The next year, 2001, there was kind of a split in the household. Everyone was heading their separate ways. Moving onward & out. That was a terrible time. We were at each other’s throats, Paco & I. it was a bit unexpected, but in other ways I knew it was going to happen sooner or later.

I ended writing a lot about that time period, some of which someday perhaps I will publish here. Paco was heading out east to dance & then teach. Long-haired Steve was going to live out on his own. I wasn’t sure where I was going, but I knew it was somewhere.

Over the next few years we’d meet on and off, mostly when he was coming thru town or I’d be in a show or two of his. For an entire year, I went through Paco withdrawal, which was a bit like going through drug rehab. I got over it & started living happily again.

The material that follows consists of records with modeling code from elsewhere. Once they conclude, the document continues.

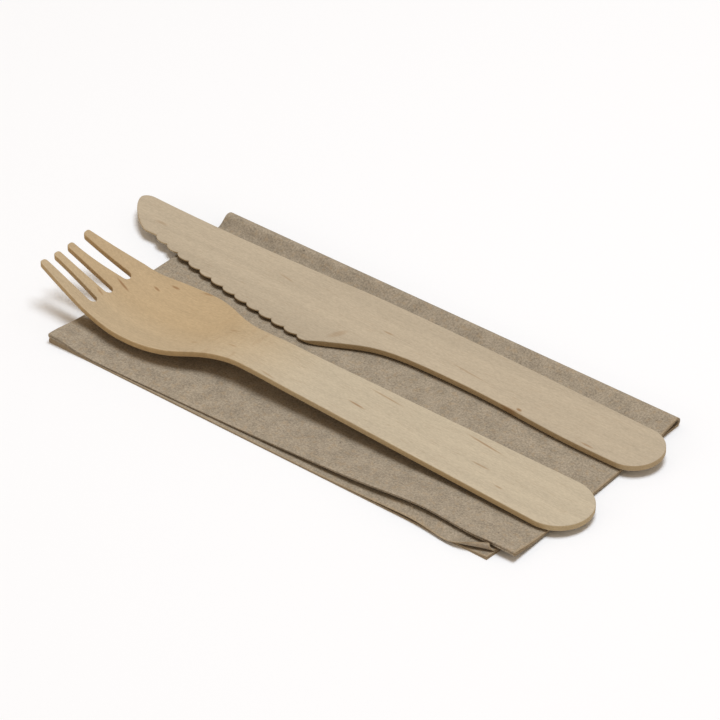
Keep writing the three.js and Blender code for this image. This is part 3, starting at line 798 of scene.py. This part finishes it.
class CUTLERY_OT_fork(bpy.types.Operator):
    """Builds the pressed fork: four lanes of grid that are tines in front and one board behind"""
    bl_idname = "cutlery.fork"
    bl_label = "Fork"

    def execute(self, context):
        size = context.scene.cutlery_fork
        lanes, outline = self.lanes(size)

        def underside(flat):
            """The middle line's height, and a hollow that grows with the square of the way outwards."""
            hollow = through_keys(FORK_HOLLOWS, flat[:, 0]) * (flat[:, 1] / size.head_half_width) ** 2
            return through_keys(FORK_HEIGHTS, flat[:, 0]) + hollow

        points, quads = board(lanes, outline, size.edge_radius, underside,
                              lambda flat: np.full(len(flat), size.veneer))
        points = turned(points, size.turn, 0)
        material = birch_material("Fork birch", size.colour, size.bowl_colour, FORK_BROWNING, FORK_MARKS)
        make_piece("fork_pressed", points, quads, "fork", material)
        return {"FINISHED"}

    def lanes(self, size):
        """Low and high side of each tine as functions of x, and the closed outline they make."""
        root = SLOT_ROOT_WIDTH / 2
        root_start = TINE_LENGTH - root
        end_centre = size.length - size.end_radius
        x = np.concatenate([
            TINE_TIP_ROUNDING * (1 - np.cos(QUARTER[:-1])),
            grid_lines(TINE_TIP_ROUNDING, (root_start, TINE_STEP))[:-1],
            root_start + root * np.sin(QUARTER[:-1]),
            grid_lines(TINE_LENGTH, (NECK_PLACE, HEAD_STEP), (end_centre, HANDLE_STEP))[:-1],
            end_centre + size.end_radius * np.sin(END_QUARTER),
        ])
        waist = (HEAD_PLACE + NECK_PLACE) / 2
        front = (HEAD_PLACE + TINE_LENGTH) / 2
        head, neck = size.head_half_width, size.neck_half_width
        side = np.concatenate([
            bezier((TINE_LENGTH, SHOULDER), (front, SHOULDER + CHEEK), (front, head), (HEAD_PLACE, head)),
            bezier((HEAD_PLACE, head), (waist, head), (waist, neck), (NECK_PLACE, neck))[1:],
            [(end_centre, size.end_radius)],
        ])
        width = np.interp(x, side[:, 0], side[:, 1])
        past = np.clip(x - end_centre, 0, size.end_radius)
        width = np.where(past > 0, np.sqrt(np.maximum(size.end_radius ** 2 - past ** 2, 0)), width)

        rounding = TINE_TIP_ROUNDING - np.sqrt(
            np.maximum(TINE_TIP_ROUNDING ** 2 - np.maximum(TINE_TIP_ROUNDING - x, 0) ** 2, 0))
        half_slot = np.sqrt(np.maximum(root ** 2 - np.clip(x - root_start, 0, root) ** 2, 0))
        to_root = smoothstep(x, TINE_LENGTH, HEAD_PLACE)
        open_slot = x < TINE_LENGTH + TOUCHING
        t = np.linspace(0, 1, FLARE_POINTS)
        place = ((1 - t) ** 2 * TINE_TIP_ROUNDING + 2 * t * (1 - t) * TINE_FLARE * TINE_LENGTH
                 + t ** 2 * root_start)
        flare = np.interp(x, place, t ** 2)
        count = len(TINE_TIPS)

        def slot_side(number, sign):
            """One side of a slot between two tines, or the outer side: from its place at the tip it
            flares to the root along a quadratic curve."""
            tine = number if sign > 0 else number - 1
            tip = TINE_TIPS[tine] - sign * TINE_TIP_WIDTH / 2
            if number in (0, count):
                t = np.clip((x - TINE_TIP_ROUNDING) / (TINE_LENGTH - TINE_TIP_ROUNDING), 0, 1)
                straight = tip - sign * (SHOULDER + sign * tip) * t
                line = np.where(x <= TINE_LENGTH, straight, -sign * width)
            else:
                middle = SLOT_ROOTS[number - 1]
                flared = tip + (middle + sign * root - tip) * flare
                line = np.where(x < root_start, flared, middle + sign * half_slot)
                share = (middle / SHOULDER) * (1 - to_root) + (number * 2 / count - 1) * to_root
                line = np.where(open_slot, line, share * width)
            return line + sign * rounding

        lanes, low_sides, high_sides = [], [], []
        for tine in range(count):
            low, high = slot_side(tine, 1), slot_side(tine + 1, -1)
            low_open = open_slot | (tine == 0)
            high_open = open_slot | (tine == count - 1)
            lines = board_lines(low, high, TINE_COLUMNS, size.edge_radius)
            lanes.append((x, lines, low_open, high_open))
            low_sides.append(low)
            high_sides.append(high)
        outline = [np.stack([x, low_sides[0]], -1)]
        outline.append(np.stack([x, high_sides[-1]], -1)[::-1])
        for tine in range(count - 1, 0, -1):
            outline.append(np.stack([x, low_sides[tine]], -1)[open_slot])
            outline.append(np.stack([x, high_sides[tine - 1]], -1)[open_slot][::-1])
        return lanes, np.concatenate(outline)


class CUTLERY_OT_knife(bpy.types.Operator):
    """Builds the toothed knife: one lane of grid between its back and its cutting edge"""
    bl_idname = "cutlery.knife"
    bl_label = "Knife"

    def execute(self, context):
        size = context.scene.cutlery_knife
        low, high = self.sides(size)
        pitch = (HEEL_PLACE - EDGE_START) / size.tooth_count
        end_centre = size.length - size.end_radius
        teeth = EDGE_START + pitch * np.arange(size.tooth_count)[:, None] + pitch * TOOTH_LINES
        x = np.concatenate([
            TIP_BACK * TIP_LINES[:-1],
            grid_lines(TIP_BACK, (EDGE_START, TINE_STEP))[:-1],
            teeth.ravel(),
            grid_lines(HEEL_PLACE, (GRIP_PLACE, GRIP_STEP), (end_centre, HANDLE_STEP))[:-1],
            end_centre + size.end_radius * np.sin(END_QUARTER),
        ])
        lower = np.interp(x, low[:, 0], low[:, 1])
        upper = np.interp(x, high[:, 0], high[:, 1])
        past = np.clip(x - end_centre, 0, size.end_radius)
        arc = np.sqrt(np.maximum(size.end_radius ** 2 - past ** 2, 0))
        lower = np.where(past > 0, -KNIFE_END_DROP - arc, lower)
        upper = np.where(past > 0, -KNIFE_END_DROP + arc, upper)
        everywhere = np.ones(len(x), dtype=bool)
        lines = board_lines(lower, upper, BLADE_COLUMNS, size.edge_radius)
        lanes = [(x, lines, everywhere, everywhere)]
        outline = np.concatenate([np.stack([x, lower], -1), np.stack([x, upper], -1)[::-1]])

        def thinning(flat):
            """What the bevel takes off: it grows evenly over the bevel width to the line of notches."""
            from_edge = flat[:, 1] - self.notch_line(np.clip(flat[:, 0], EDGE_START, HEEL_PLACE))
            run_out = smoothstep(flat[:, 0], HEEL_PLACE - size.bevel_width, HEEL_PLACE + size.bevel_width)
            taken = size.veneer - size.edge_thickness
            return taken * np.clip(1 - from_edge / size.bevel_width, 0, 1) * (1 - run_out)

        points, quads = board(lanes, outline, size.edge_radius,
                              lambda flat: (1 - BEVEL_SHARE) * thinning(flat),
                              lambda flat: size.veneer - thinning(flat))
        points = turned(points, size.tilt, 1)
        material = birch_material("Knife birch", size.colour, size.colour, NO_BROWNING, KNIFE_MARKS)
        make_piece("knife_cut", points, quads, "knife", material)
        return {"FINISHED"}

    def notch_line(self, place):
        """Height of the line of notches: straight from the first to the heel, with a belly."""
        t = (place - EDGE_START) / (HEEL_PLACE - EDGE_START)
        return -(EDGE_START_DEPTH + (HEEL_DEPTH - EDGE_START_DEPTH) * t) - EDGE_BOW * 4 * t * (1 - t)

    def sides(self, size):
        """The cutting edge and the back, each a row of cubic curves from the tip to the handle end, with
        one curve for each tooth: it drops from its notch and comes up slowly to the next."""
        end_centre = size.length - size.end_radius
        waist = HEEL_PLACE + WAIST_SHARE * (GRIP_PLACE - HEEL_PLACE)
        palm = (GRIP_PLACE + end_centre) / 2
        end_depth = KNIFE_END_DROP + size.end_radius
        pitch = (HEEL_PLACE - EDGE_START) / size.tooth_count
        low = [bezier((0, -TIP_DEPTH), (TIP_BACK / 10, -TIP_BULGE * TIP_DEPTH),
                      (EDGE_START / 3, -EDGE_START_DEPTH * EDGE_LEAD[1]),
                      (EDGE_START * EDGE_LEAD[0], -EDGE_START_DEPTH)),
               [(EDGE_START, self.notch_line(EDGE_START))]]
        for tooth in range(size.tooth_count):
            start = EDGE_START + tooth * pitch
            end = start + pitch
            low.append(bezier(
                (start, self.notch_line(start)),
                (start + TOOTH_DROP[0] * pitch,
                 self.notch_line(start) - TOOTH_DROP[1] * size.tooth_height),
                (end - TOOTH_RISE[0] * pitch,
                 self.notch_line(end) - TOOTH_RISE[1] * size.tooth_height),
                (end, self.notch_line(end)))[1:])
        low.append(bezier((HEEL_PLACE, -HEEL_DEPTH), (waist, -HEEL_SWEEP * GRIP_DEPTH),
                          (waist, -GRIP_DEPTH), (GRIP_PLACE, -GRIP_DEPTH))[1:])
        low.append(bezier((GRIP_PLACE, -GRIP_DEPTH), (palm, -GRIP_DEPTH), (palm, -end_depth),
                          (end_centre, -end_depth))[1:])
        hollow = (HOLLOW_SHARE * HEEL_PLACE, -2 * BACK_HOLLOW)
        high = [bezier((0, -TIP_DEPTH), (0, -TIP_DEPTH / 2), (TIP_BACK / 3, 0), (TIP_BACK, 0)),
                bezier((TIP_BACK, 0), (TIP_BACK / 3 + hollow[0] * 2 / 3, hollow[1] * 2 / 3),
                       (HEEL_PLACE / 3 + hollow[0] * 2 / 3, hollow[1] * 2 / 3), (HEEL_PLACE, 0))[1:],
                bezier((HEEL_PLACE, 0), (GRIP_PLACE, 0), (palm, -GRIP_DEPTH / 10),
                       (end_centre, size.end_radius - KNIFE_END_DROP))[1:]]
        return np.concatenate(low), np.concatenate(high)


class StageSettings(bpy.types.PropertyGroup):
    floor_size: bpy.props.FloatProperty(
        name="Floor", description="Side of the floor", default=3.0, unit="LENGTH")
    key_power: bpy.props.FloatProperty(
        name="Key light", description="Power of the soft light overhead", default=19.2, unit="POWER")
    front_power: bpy.props.FloatProperty(
        name="Front card", description="Power of the low light in front", default=2.2, unit="POWER")
    fill: bpy.props.FloatProperty(
        name="Fill", description="Brightness of the surroundings", default=0.44)


class CUTLERY_OT_stage(bpy.types.Operator):
    """Sets up the pale floor, the soft light and the camera"""
    bl_idname = "cutlery.stage"
    bl_label = "Stage"

    def execute(self, context):
        scene = context.scene
        size = scene.cutlery_stage
        half = size.floor_size / 2
        mesh = bpy.data.meshes.new("floor")
        mesh.from_pydata([(-half, -half, 0), (half, -half, 0), (half, half, 0), (-half, half, 0)], [],
                         [(0, 1, 2, 3)])
        floor = bpy.data.objects.new("floor", mesh)
        scene.collection.objects.link(floor)
        material, shader, _ = new_material("Pale floor", roughness=0.9, specular=0.1)
        shader.inputs["Base Color"].default_value = FLOOR_COLOUR
        mesh.materials.append(material)

        world = bpy.data.worlds.new("Studio")
        scene.world = world
        world.use_nodes = True
        background = world.node_tree.nodes["Background"]
        background.inputs["Color"].default_value = FILL_COLOUR
        background.inputs["Strength"].default_value = size.fill

        self.light(scene, "Key", size.key_power, KEY_PLACE, KEY_SIDES, KEY_COLOUR)
        self.light(scene, "Front card", size.front_power, FRONT_PLACE, FRONT_SIDES, FRONT_COLOUR)

        forward = Vector((
            -math.sin(VIEW_AZIMUTH) * math.cos(VIEW_ELEVATION),
            math.cos(VIEW_AZIMUTH) * math.cos(VIEW_ELEVATION),
            -math.sin(VIEW_ELEVATION)))
        eye = bpy.data.cameras.new("Camera")
        eye.sensor_width = SENSOR_WIDTH
        eye.lens = SENSOR_WIDTH * VIEW_FOCAL_SHARE
        eye.clip_end = FAR_CLIP
        camera = bpy.data.objects.new("Camera", eye)
        camera.location = VIEW_TARGET - forward * VIEW_DISTANCE
        camera.rotation_euler = forward.to_track_quat("-Z", "Y").to_euler()
        scene.collection.objects.link(camera)
        scene.camera = camera
        scene.view_settings.view_transform = "Standard"
        return {"FINISHED"}

    def light(self, scene, name, power, place, sides, colour):
        """A lit panel that faces the pack."""
        lamp = bpy.data.lights.new(name, "AREA")
        lamp.shape = "RECTANGLE"
        lamp.size, lamp.size_y = sides
        lamp.energy = power
        lamp.color = colour
        panel = bpy.data.objects.new(name, lamp)
        panel.location = place
        panel.rotation_euler = (-panel.location).to_track_quat("-Z", "Y").to_euler()
        scene.collection.objects.link(panel)


class CUTLERY_PT_panel(bpy.types.Panel):
    """Lists the pieces of the pack and their sizes"""
    bl_idname = "CUTLERY_PT_panel"
    bl_label = "Wooden Cutlery Pack"
    bl_space_type = "VIEW_3D"
    bl_region_type = "UI"
    bl_category = "Cutlery"

    def draw(self, context):
        for name in ("napkin", "fork", "knife", "stage"):
            box = self.layout.box()
            box.operator("cutlery." + name)
            settings = getattr(context.scene, "cutlery_" + name)
            for key in settings.bl_rna.properties.keys():
                if key not in ("rna_type", "name"):
                    box.prop(settings, key)


SETTINGS = {
    "cutlery_napkin": NapkinSettings,
    "cutlery_fork": ForkSettings,
    "cutlery_knife": KnifeSettings,
    "cutlery_stage": StageSettings,
}
CLASSES = (*SETTINGS.values(), CUTLERY_OT_napkin, CUTLERY_OT_fork, CUTLERY_OT_knife, CUTLERY_OT_stage,
           CUTLERY_PT_panel)


def register():
    """Makes the classes known and hangs each group of sizes on the scene."""
    for cls in CLASSES:
        bpy.utils.register_class(cls)
    for name, cls in SETTINGS.items():
        setattr(bpy.types.Scene, name, bpy.props.PointerProperty(type=cls))


def unregister():
    """Takes back what register did."""
    for name in SETTINGS:
        delattr(bpy.types.Scene, name)
    for cls in reversed(CLASSES):
        bpy.utils.unregister_class(cls)


def main():
    """Builds the stage and the pieces."""
    register()
    bpy.ops.cutlery.stage()
    bpy.ops.cutlery.napkin()
    bpy.ops.cutlery.fork()
    bpy.ops.cutlery.knife()


if __name__ == "__main__":
    main()
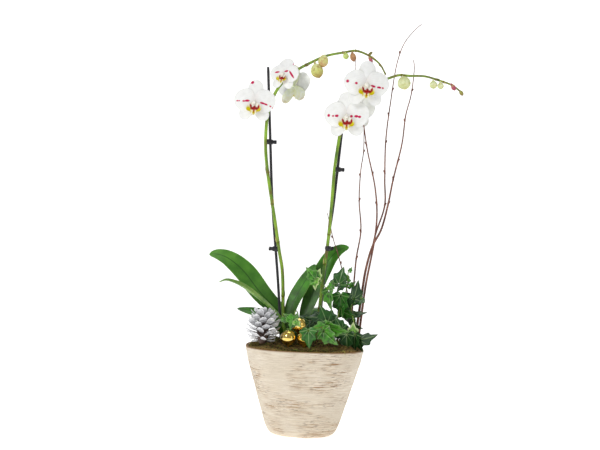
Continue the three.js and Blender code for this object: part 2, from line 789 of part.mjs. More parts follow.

I owe so much to you Paco, which I know you’ve heard me say so many, many, many times before, but I mean it. Thank you for being who you are. You’re a wonderful human being & a wonderful teacher to boot, a great & gentle man, whom I hope will conquer much greatness in the years to come. If you’re worried about your future, think about what the Beatles did toward the end of the film Yellow Submarine when Blue Meanies approached. They sang.

Welcome home soul brother, I love you so much, Paco. Let’s sing our happiness out-loud tonight long and strong. Welcome home soul brother, welcome home.